Which is pretty much what it is. A bad, scantily clad version of Romeo and Juliet - one in which the actors are reading their lines with no real understanding of what, exactly, they're saying and one in which a concerned parents' group stripped out all the big, self destructive suicidal bits. Pretty much all the actors are bland and forgettable (some guy that's kinda like the guy from crazy/beautiful, some girl who's kinda reminiscent of Julia Stiles, bleh) with the notable exception of Ron Silver, who chews scenery like crazy, which is at least slightly fun to watch.
Honestly, that's it. I've got nothing to say about this show. It's not good. It's not bad. It's just there.
Rating: C (Eh)
Topics: dramas, television



Most years, something ends up on the fall TV schedule that makes you say "How, exactly, did this end up on TV? Aren't TV execs paid ungodly sums of cash to prevent this sort of thing from entering my living room? What in the hell got into the Burbank water supply?" In most circumstances, 10-8 would elicit these sorts of questions, but I think I've got this one all figured out.
End of last season, ABC was looking at Dragnet and saying to itself, "Man, that was a flop! Can this show be saved?" Two executives (let's call them Bubba and Chip) both came up with brilliant ideas.
Bubba was all pleased with his idea. "How about this?" Bubba said. "Instead of doing a boring police procedural drama, let's do a TV version of the 1987 Dragnet movie."

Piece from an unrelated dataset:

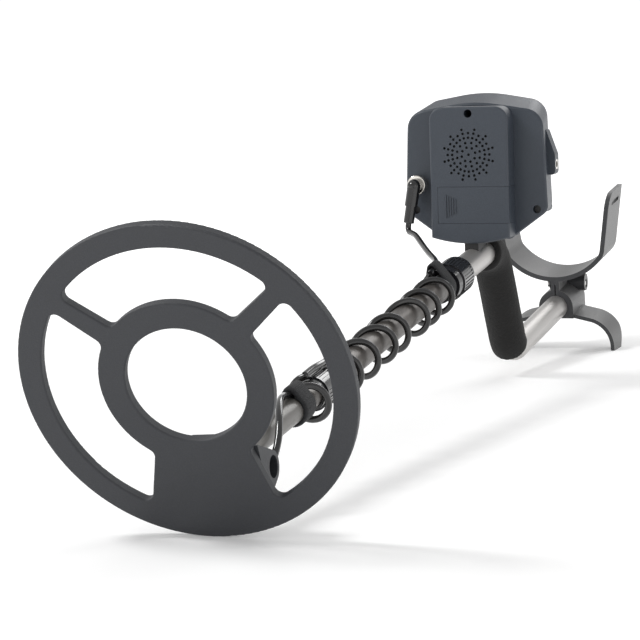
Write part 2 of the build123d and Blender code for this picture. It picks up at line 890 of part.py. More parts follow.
tray_front = panel_y + wall + 2.6
tray_low = door_bottom + 0.6
tray_high = door_top - 0.6
tray_half = cell_length / 2 + 3.4
tray_depth = 31.0
cell_pitch = 2 * cell_radius + 0.4
with BuildPart() as battery_tray:
    with BuildSketch(facing(tray_front)):
        with Locations((0, (tray_low + tray_high) / 2)):
            Rectangle(2 * tray_half, tray_high - tray_low)
    extrude(amount=-tray_depth)
    with BuildSketch(facing(tray_front)):
        with Locations((0, (tray_low + tray_high) / 2)):
            Rectangle(2 * tray_half - 3, tray_high - tray_low - 3)
    extrude(amount=-(tray_depth - 1.3), mode=Mode.SUBTRACT)
save(battery_tray.part, "battery_tray")

cell_rows = [door_middle - cell_pitch / 2, door_middle + cell_pitch / 2]
cell_layers = [tray_front + cell_radius, tray_front + cell_radius + cell_pitch]
with BuildPart() as batteries:
    for start, length, radius in (
        (-cell_length / 2, cell_length - 1.5, cell_radius),
        (cell_length / 2 - 1.5, 1.5, 2.6),
    ):
        with BuildSketch(Plane.YZ.offset(pole_x + start)):
            with Locations(*[(y, z) for y in cell_layers for z in cell_rows]):
                Circle(radius)
        extrude(amount=length)
save(batteries.part, "batteries")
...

"The one with Tom Hanks and Dan Ackroyd?" asked the executive.
"The very one."
"But that was a spoof. Of Dragnet."
"Exactly. And people loved it. So, instead of doing a straight remake of the old radio and TV drama, we'll do a parody thereof."
"Thereof?"
"Yeah."
"You went to college, didn'tcha?"
"Yes."
"College boy. Get out of my office."
"Wait, wait. I've got..."
"OUT!"
And so Bubba crawled away, bearing with him the shame of rejection.
Then Chip entered the mighty executive's office.

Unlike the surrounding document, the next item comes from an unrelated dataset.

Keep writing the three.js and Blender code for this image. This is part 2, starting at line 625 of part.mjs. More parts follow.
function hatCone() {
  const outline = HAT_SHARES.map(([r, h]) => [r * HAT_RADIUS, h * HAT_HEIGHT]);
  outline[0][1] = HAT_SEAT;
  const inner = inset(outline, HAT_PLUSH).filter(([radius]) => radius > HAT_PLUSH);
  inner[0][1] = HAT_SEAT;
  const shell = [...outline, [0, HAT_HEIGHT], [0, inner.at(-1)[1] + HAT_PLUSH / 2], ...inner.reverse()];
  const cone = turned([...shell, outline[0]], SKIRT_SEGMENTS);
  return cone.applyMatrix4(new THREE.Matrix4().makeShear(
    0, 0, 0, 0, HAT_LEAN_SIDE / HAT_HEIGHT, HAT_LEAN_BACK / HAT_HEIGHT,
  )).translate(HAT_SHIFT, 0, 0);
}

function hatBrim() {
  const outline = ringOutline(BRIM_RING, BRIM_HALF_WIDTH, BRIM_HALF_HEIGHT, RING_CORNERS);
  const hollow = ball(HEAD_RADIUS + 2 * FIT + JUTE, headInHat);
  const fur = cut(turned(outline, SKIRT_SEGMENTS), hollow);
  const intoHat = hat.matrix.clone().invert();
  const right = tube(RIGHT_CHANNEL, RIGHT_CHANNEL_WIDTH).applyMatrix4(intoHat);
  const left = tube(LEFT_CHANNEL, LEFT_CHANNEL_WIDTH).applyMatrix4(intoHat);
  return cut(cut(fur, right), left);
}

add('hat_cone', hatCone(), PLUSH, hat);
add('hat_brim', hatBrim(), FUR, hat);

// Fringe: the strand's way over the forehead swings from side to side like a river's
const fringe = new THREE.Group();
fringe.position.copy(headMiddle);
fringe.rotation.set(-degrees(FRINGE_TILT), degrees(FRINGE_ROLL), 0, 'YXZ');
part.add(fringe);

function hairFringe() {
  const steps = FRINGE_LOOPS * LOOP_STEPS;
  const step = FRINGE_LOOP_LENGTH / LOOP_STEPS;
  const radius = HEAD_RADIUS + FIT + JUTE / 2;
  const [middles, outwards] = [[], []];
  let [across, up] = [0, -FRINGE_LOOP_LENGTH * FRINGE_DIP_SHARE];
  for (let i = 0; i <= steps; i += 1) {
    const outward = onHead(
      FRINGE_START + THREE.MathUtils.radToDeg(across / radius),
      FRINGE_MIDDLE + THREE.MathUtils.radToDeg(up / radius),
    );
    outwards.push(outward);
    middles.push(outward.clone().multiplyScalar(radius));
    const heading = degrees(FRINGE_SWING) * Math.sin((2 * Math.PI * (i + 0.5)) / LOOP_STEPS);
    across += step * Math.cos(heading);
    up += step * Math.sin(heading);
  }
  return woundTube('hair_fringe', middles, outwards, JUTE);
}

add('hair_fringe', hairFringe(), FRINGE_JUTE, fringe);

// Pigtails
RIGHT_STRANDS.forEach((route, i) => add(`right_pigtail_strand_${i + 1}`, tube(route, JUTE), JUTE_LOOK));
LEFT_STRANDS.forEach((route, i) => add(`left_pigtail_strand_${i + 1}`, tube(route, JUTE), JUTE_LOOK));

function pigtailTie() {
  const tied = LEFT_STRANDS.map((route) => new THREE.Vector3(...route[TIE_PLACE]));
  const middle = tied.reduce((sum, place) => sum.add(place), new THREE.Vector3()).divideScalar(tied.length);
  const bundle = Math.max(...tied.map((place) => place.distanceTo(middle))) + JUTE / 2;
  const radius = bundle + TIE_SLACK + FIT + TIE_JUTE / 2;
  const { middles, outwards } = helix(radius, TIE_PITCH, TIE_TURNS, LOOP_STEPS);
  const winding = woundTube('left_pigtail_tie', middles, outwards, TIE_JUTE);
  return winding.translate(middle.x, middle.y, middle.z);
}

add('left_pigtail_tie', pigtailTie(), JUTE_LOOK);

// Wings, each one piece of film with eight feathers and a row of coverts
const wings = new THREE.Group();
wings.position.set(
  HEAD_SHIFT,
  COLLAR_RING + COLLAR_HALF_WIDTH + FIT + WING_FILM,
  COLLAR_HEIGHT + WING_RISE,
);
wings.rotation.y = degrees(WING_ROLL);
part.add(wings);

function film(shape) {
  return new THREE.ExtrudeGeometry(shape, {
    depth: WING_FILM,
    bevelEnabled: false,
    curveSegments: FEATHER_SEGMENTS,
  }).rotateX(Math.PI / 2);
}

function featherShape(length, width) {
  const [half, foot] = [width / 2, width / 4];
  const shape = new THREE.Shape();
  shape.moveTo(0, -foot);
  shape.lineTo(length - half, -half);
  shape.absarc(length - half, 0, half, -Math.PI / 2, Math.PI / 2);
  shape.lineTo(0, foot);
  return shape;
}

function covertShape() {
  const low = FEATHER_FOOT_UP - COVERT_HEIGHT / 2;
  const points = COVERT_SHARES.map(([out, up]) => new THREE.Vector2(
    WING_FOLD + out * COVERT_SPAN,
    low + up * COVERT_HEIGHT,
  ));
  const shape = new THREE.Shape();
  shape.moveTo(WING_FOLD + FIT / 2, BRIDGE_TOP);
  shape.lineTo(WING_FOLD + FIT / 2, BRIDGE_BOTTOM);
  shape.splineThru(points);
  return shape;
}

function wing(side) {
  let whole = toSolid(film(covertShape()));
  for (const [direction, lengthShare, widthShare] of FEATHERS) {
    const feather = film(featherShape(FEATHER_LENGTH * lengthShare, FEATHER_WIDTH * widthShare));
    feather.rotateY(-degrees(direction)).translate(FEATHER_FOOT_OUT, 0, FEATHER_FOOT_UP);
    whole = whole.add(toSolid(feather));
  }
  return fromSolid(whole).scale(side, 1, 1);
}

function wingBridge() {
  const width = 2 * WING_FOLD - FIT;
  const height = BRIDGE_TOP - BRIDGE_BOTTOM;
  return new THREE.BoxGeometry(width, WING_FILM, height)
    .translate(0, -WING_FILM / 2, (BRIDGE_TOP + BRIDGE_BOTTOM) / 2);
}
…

"So, here's my idea. We do the exact same show, but we call it L.A. Dragnet."
"I'm listening"
"People love Los Angeles. I think people just didn't realize our show was set there."
"Good point."
"And we get rid of Ethan Embry!"
"Who?"
"Exactly."
The executive laughed and Chip knew he had a winner of an idea.
Bubba, though, couldn't bear to let his brilliant idea slip away. He forged the executive's signature on a production order, and promptly went into business shooting his version of Dragnet. "It will be shot in Los Angeles! And funny! But also serious! And violent! And they'll talk about sex! And farting! Who doesn't love fart jokes? And it'll be about the Sherriff's Department. Except, they'll have jurisdiction everywhere in the city, not just in unincorporated areas! They'll be above the law! Eagle Rock? Santa Monica? All Sherriff's Dept. territory! I'll show those uppity LAPD boys. Mwuahahahahaa!"
So, if you have the misfortune to find yourself watching 10-8, just remember Bubba. Then it'll all make sense. And if you see Bubba on the street, smack him for me, would you?
Rating: C- (Bonus points for shooting in Northeast Los Angeles)
Topics: dramas, television



I would like to go on record as saying this is the single hardest review I've ever had to write. As I've said in the past, I am a pretty strong proponent of sex and violence in the media, which generally means that things targeted to people like me are the complete opposite of things targeted to, say, soccer moms, elderly midwesterners, and their ilk. It may seem a little narrow-minded, but it's nice to be able to see promos for, say, Fastlane and know "This show wants me and people like me to watch it." Conversely, promos that advertise "From the Creators of JAG" provide a wonderful warning that I should stay far far away.
So, a show that can be described as "Girl talks to God, and, with his help, improves the life of her and her family" is pretty clearly aiming for Them, not Me. Add the use of Joan Osborne's excrable "One of Us" as the theme song, and you should have a show I am dying to make fun of at great length.
And yet...
This is my favorite show this season.
I know, I know....
Trust me, it hurts as much to admit this as it does to read it. But it's a really good show. Amber Tamblyn plays Joan and adds enough of a dose of smart-assiness to the role that it counteracts the show's tendencies to drift into Touched By An Angel territory. Any show in which a character mocks God to his face is a pretty good one in my book.
The show does have flaws, of course. Joan's father is the police chief (played by Joe "Fat Tony" Mantegna), so the show often devotes about 1/3 of its running time to resolving a crime story that is usually unrelated to the main story. I guess it's an attempt to prevent the show from getting too God-oriented, but 15 minutes doesn't really lend itself to a gripping crime drama, so it sort of feels like padding. On the other hand, 15 minutes of padding with Joe Mantegna is better than 15 minutes of padding with, say, Paul Rodriguez. Plus it's fun to listen to close your eyes and pretend that Fat Tony is interrogating suspects. Or chatting with his wife. Not as much fun as listening to Fat Tony sell you cars, but fun nonetheless.
It's worth watching. Even if the whole concept seems awful (and it does), it manages to not only overcome its premise, but to have a little fun with it.
Additional Thoughts 10/05/2003
All right, now I've got a beef with this show. Or at least with the music supervisor. Or the overzealous produver who's trying to cover costs by accepting promotional fees from music labels. Stop with the Matt Nathanson music already. It'll only encourage him to keep playing. It was bad enough that people came to see him play when he was in college, he doesn't need (or deserve) a national audience for his craptastical musical stylings.